なお、草太の声を演じた松村北斗は、2022年11月24日にららぽーと福岡で行われた舞台挨拶において、真の姿になったサダイジンのことを「サダイジンラストフォルム」と呼んでいる。
岩戸鈴芽
九州の静かな港町に暮らしている女子高生。
自身が暴れる災いを押さえきれずに抜けてしまったその翌日、旧知の「閉じ師」である羊朗のもとを訪れた際に姿を目にしたのが出会ったきっかけとなっている。鈴芽と羊朗のやり取りを見守るなかで、彼女が常世に入ろうとしていることを知ったサダイジンは、自身の故郷にある特別な後ろ戸を探しに行く彼女のあとをこっそりと追いかける。
サダイジンは道中の道の駅にて鈴芽の前に姿を現し、しれっとした装いで彼女の旅に加わると、その道中で自身が彼女の旅に加わった理由を明かしている。
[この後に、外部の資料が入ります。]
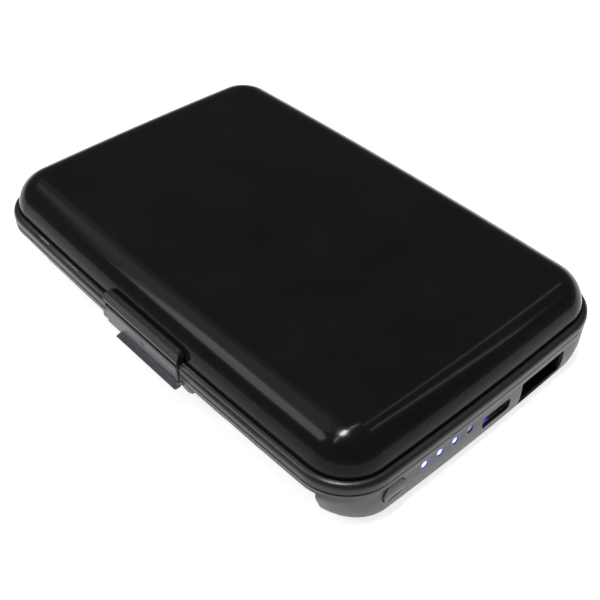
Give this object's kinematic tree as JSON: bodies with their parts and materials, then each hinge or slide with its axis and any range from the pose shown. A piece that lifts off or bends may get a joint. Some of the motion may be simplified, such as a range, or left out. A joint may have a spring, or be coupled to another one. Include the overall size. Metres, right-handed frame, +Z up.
{
  "type": "card wallet with built-in power bank",
  "caption": "Hard-shell hinged card wallet whose lower half is a rechargeable power bank with USB ports, charge lights and a button.",
  "frame": {"origin": "on the flat underside, at the centre of the case's outline", "axes": "+X towards the end with the ports, -Y towards the latch, +Y towards the lid hinge, +Z up"},
  "size_m": [0.112, 0.0784, 0.0195],
  "materials": {
    "black_gloss": "glossy black lacquer over aluminium",
    "frame_plastic": "black satin ABS",
    "latch_plastic": "black satin ABS with grip ribs",
    "steel": "bare steel",
    "nickel": "nickel plate",
    "gold": "gold flash",
    "tray_plastic": "moulded ABS",
    "foil": "laminated foil",
    "foam": "closed cell foam",
    "board": "green solder mask",
    "chip": "moulded epoxy",
    "white_plastic": "nylon",
    "light_plastic": "clear acrylic light guide",
    "red_wire": "PVC insulation",
    "black_wire": "PVC insulation",
    "leaf_plastic": "embossed polypropylene sheet"
  },
  "bodies": {
    "base": {"lower_shell": "black_gloss", "base_frame": "frame_plastic", "hinge_pins": "steel", "latch_pin": "steel", "battery_tray": "tray_plastic", "cell_tape": "foam", "battery_cell": "foil", "cell_protection_board": "board", "cell_foam_pad": "foam", "battery_cover": "tray_plastic", "cover_screws": "steel", "circuit_board": "board", "board_screws": "steel", "usb_a_shell": "nickel", "usb_a_tongue": "white_plastic", "usb_a_contacts": "gold", "micro_usb_shell": "nickel", "micro_usb_tongue": "chip", "charge_leds": "white_plastic", "light_guide": "light_plastic", "power_switch": "chip", "boost_inductor": "chip", "charge_chip": "chip", "board_capacitors": "foam", "board_resistors": "chip", "red_lead": "red_wire", "black_lead": "black_wire", "card_floor": "leaf_plastic"},
    "lid": {"lid_shell": "black_gloss", "lid_frame": "frame_plastic"},
    "latch": {"latch_lever": "latch_plastic", "latch_spring": "steel"},
    "button": {"power_button": "frame_plastic"},
    "plunger": {"switch_plunger": "white_plastic"},
    "leaf_1": {"card_leaf_1": "leaf_plastic"},
    "leaf_2": {"card_leaf_2": "leaf_plastic"},
    "leaf_3": {"card_leaf_3": "leaf_plastic"},
    "leaf_4": {"card_leaf_4": "leaf_plastic"},
    "leaf_5": {"card_leaf_5": "leaf_plastic"},
    "leaf_6": {"card_top_leaf": "leaf_plastic"}
  },
  "joints": [
    {"name": "lid_hinge", "type": "hinge", "parent": "base", "child": "lid", "pos_m": [0, 0.03765, 0.01], "axis": [-1, 0, 0], "range_deg": [0, 95]},
    {"name": "latch_press", "type": "hinge", "parent": "base", "child": "latch", "pos_m": [0, -0.03675, 0.008], "axis": [1, 0, 0], "range_deg": [0, 8], "stiffness_Nm_per_rad": 0.05, "springref_deg": -5.73},
    {"name": "button_press", "type": "slide", "parent": "base", "child": "button", "axis": [-1, 0, 0], "range_m": [0, 0.0004], "stiffness_N_per_m": 200, "springref_m": -0.0004},
    {"name": "plunger_press", "type": "slide", "parent": "base", "child": "plunger", "axis": [-1, 0, 0], "range_m": [0, 0.0004]},
    {"name": "leaf_fold_1", "type": "hinge", "parent": "base", "child": "leaf_1", "pos_m": [0, 0.03765, 0.01], "axis": [-1, 0, 0], "range_deg": [0, 16]},
    {"name": "leaf_fold_2", "type": "hinge", "parent": "leaf_1", "child": "leaf_2", "pos_m": [0, 0.03765, 0.01], "axis": [-1, 0, 0], "range_deg": [0, 16]},
    {"name": "leaf_fold_3", "type": "hinge", "parent": "leaf_2", "child": "leaf_3", "pos_m": [0, 0.03765, 0.01], "axis": [-1, 0, 0], "range_deg": [0, 16]},
    {"name": "leaf_fold_4", "type": "hinge", "parent": "leaf_3", "child": "leaf_4", "pos_m": [0, 0.03765, 0.01], "axis": [-1, 0, 0], "range_deg": [0, 16]},
    {"name": "leaf_fold_5", "type": "hinge", "parent": "leaf_4", "child": "leaf_5", "pos_m": [0, 0.03765, 0.01], "axis": [-1, 0, 0], "range_deg": [0, 16]},
    {"name": "leaf_fold_6", "type": "hinge", "parent": "leaf_5", "child": "leaf_6", "pos_m": [0, 0.03765, 0.01], "axis": [-1, 0, 0], "range_deg": [0, 16]}
  ],
  "couplings": [
    {"joint": "plunger_press", "follows": "button_press", "ratio": 1},
    {"joint": "leaf_fold_1", "follows": "lid_hinge", "ratio": 0.16667},
    {"joint": "leaf_fold_2", "follows": "lid_hinge", "ratio": 0.16667},
    {"joint": "leaf_fold_3", "follows": "lid_hinge", "ratio": 0.16667},
    {"joint": "leaf_fold_4", "follows": "lid_hinge", "ratio": 0.16667},
    {"joint": "leaf_fold_5", "follows": "lid_hinge", "ratio": 0.16667},
    {"joint": "leaf_fold_6", "follows": "lid_hinge", "ratio": 0.16667}
  ]
}
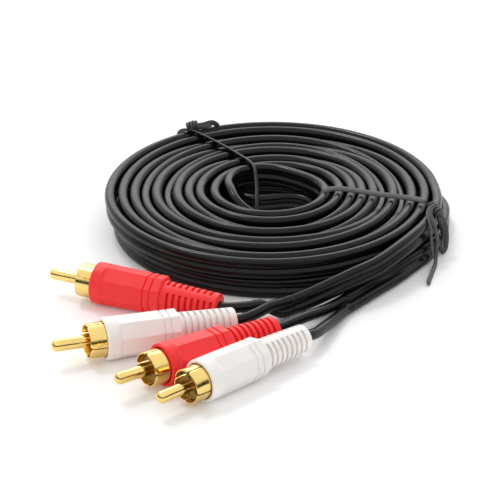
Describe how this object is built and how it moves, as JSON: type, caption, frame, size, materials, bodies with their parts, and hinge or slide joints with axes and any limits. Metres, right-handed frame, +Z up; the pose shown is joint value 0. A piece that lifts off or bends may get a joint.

その後も、目的地に向かうためにめげずに進み続ける鈴芽のそばにぴったりと付き添ったり、常世に降り立った彼女を守るために災いを力づくで食い止めたりするなど、神としての力添えを見せる様子をたびたび見ることができる。
ダイジン
人間の言葉を話す謎の白い猫。
サダイジンが鈴芽の前に姿を現した際に、彼女の叔母である環の本心をあらわにして鈴芽を傷つけたことを怒ったダイジンから飛びかかられたのが関わるきっかけとなっている。ダイジンに真正面から飛びつかれたサダイジンは一瞬たじろぐも、すぐにダイジンを制して首根っこを捕まえ、そのまま車の後部座席に一緒に乗り込んでいる。両者のあいだにはそれ以降険悪な雰囲気はなく、互いにくっつくようにして丸くなるというような、親猫と子猫を思わせる和やかな交わりを見せている。(小説版、289ページ)
岩戸環
鈴芽と一緒に暮らしている彼女の叔母。
サダイジンが道の駅で鈴芽の前に姿を現そうとした際に、彼女と一緒に乗り合わせていた環の姿を目にしたのが関わるきっかけとなっている。サダイジンは鈴芽と言い争いをする環にこっそりと取り憑き、彼女が秘めていた鈴芽への負の感情を暴くことによって、複雑な思惑のまま停滞していた彼女たちの関係を前に進めるきっかけを与えており(小説版、305ページ)、そののちダイジンと一緒に後部座席で丸くなった際には「ひと仕事終えた」というような満足げな姿をあらわにしている。(小説版、289〜290ページ)
また、環がサダイジンの正体を鈴芽から聞かされて「神サマっ!? なんやとそれ?」と大笑いした際には、環から馬鹿にされたのだと感じて眉をひそめている。